Article 8 – FINANCES

Section 1 –All Association expenditures must be approved in advance by the Executive Board.

Section 2 –No indebtedness shall be incurred by any officer or member of the Association, except as authorized in Article 6, Sections 4 and 5.

Article 9 – ANNUAL MEETING

Section 1 – The Association shall hold one meeting each year, designated the Annual Meeting or The American Bee Research Conference.

Section 2 – The site of the Annual Meeting shall be selected by the President in conjunction with the Apiary Inspectors of America and the North American Beekeeping conventions.

Section 3 – The Vice-President will organize the Annual Meeting in coordination with the Executive Board, and is responsible for the publication of the conference proceedings.

 

Article 10 – BUSINESS MEETING

Section 1 – The Association shall hold a business meeting, led by the President, in conjunction with the Annual Meeting, and the Secretary-Treasurer will record meeting minutes.

Section 2 – Nominations and elections of officers shall be made during the Annual Business Meeting.

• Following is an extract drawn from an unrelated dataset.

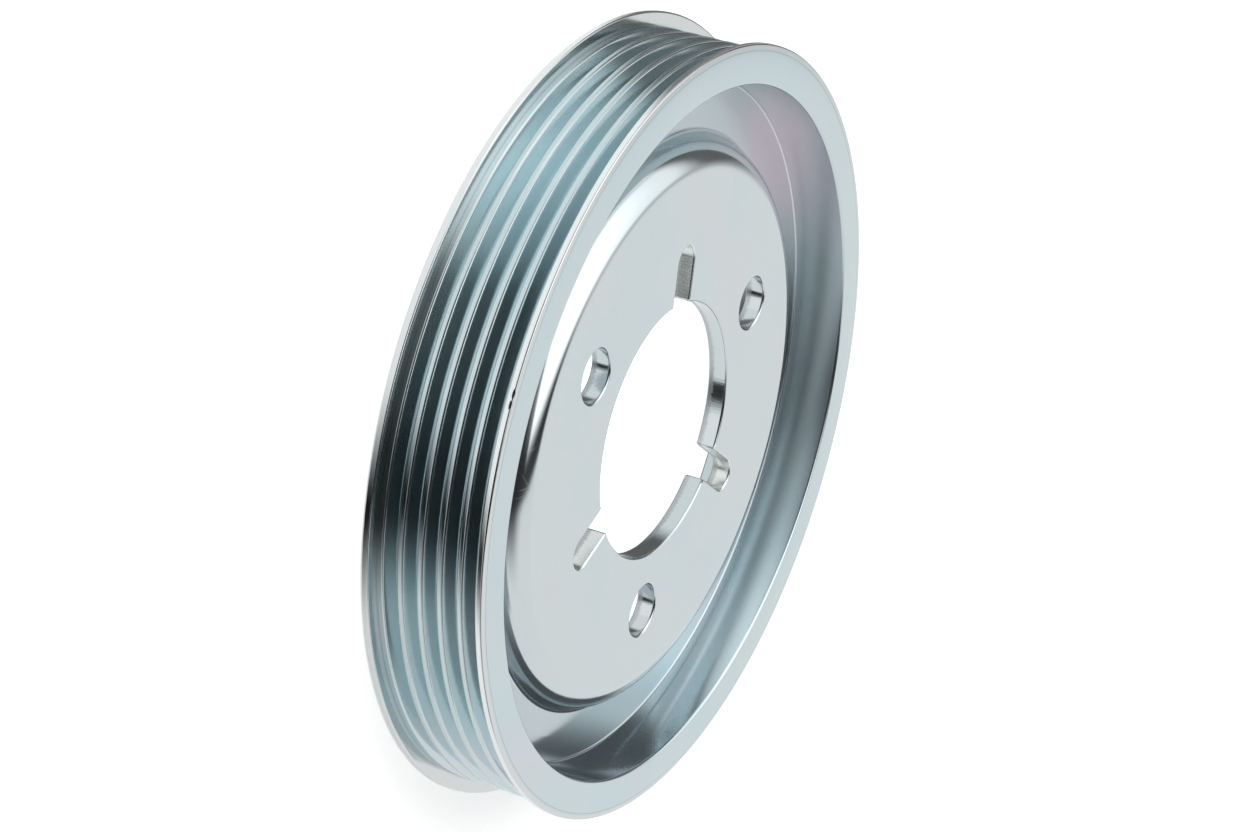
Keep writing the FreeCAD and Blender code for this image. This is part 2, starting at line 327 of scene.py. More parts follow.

Section 3 – The order of business for the Annual Business Meeting, unless changed by a majority vote of the members present and voting, shall be:

  1. Call to order.
  2. Preview of agenda for additions, deletions, and/or modifications.
  3. Reports of Officers (including a financial report by the Secretary-Treasurer).
  4. Reports of Committees.
  5. Unfinished business.
  6. New business.
  7. Communication and bills.
  8. Nomination and election of new officers, when necessary.
  9. Resolutions formulated to be voted on by ballot.
  10. Adjournment.

Article 11 – AMENDMENTS

Section 1 – Changes in these bylaws may be made by a 2/3 majority of voting members casting a ballot.

Section 2 – Written notice of the proposed amendment(s) shall be sent to every member at least one month before the last date for return of ballots.

Section 3 – Proposed amendments shall be submitted in writing to the Association President for subsequent distribution to the membership.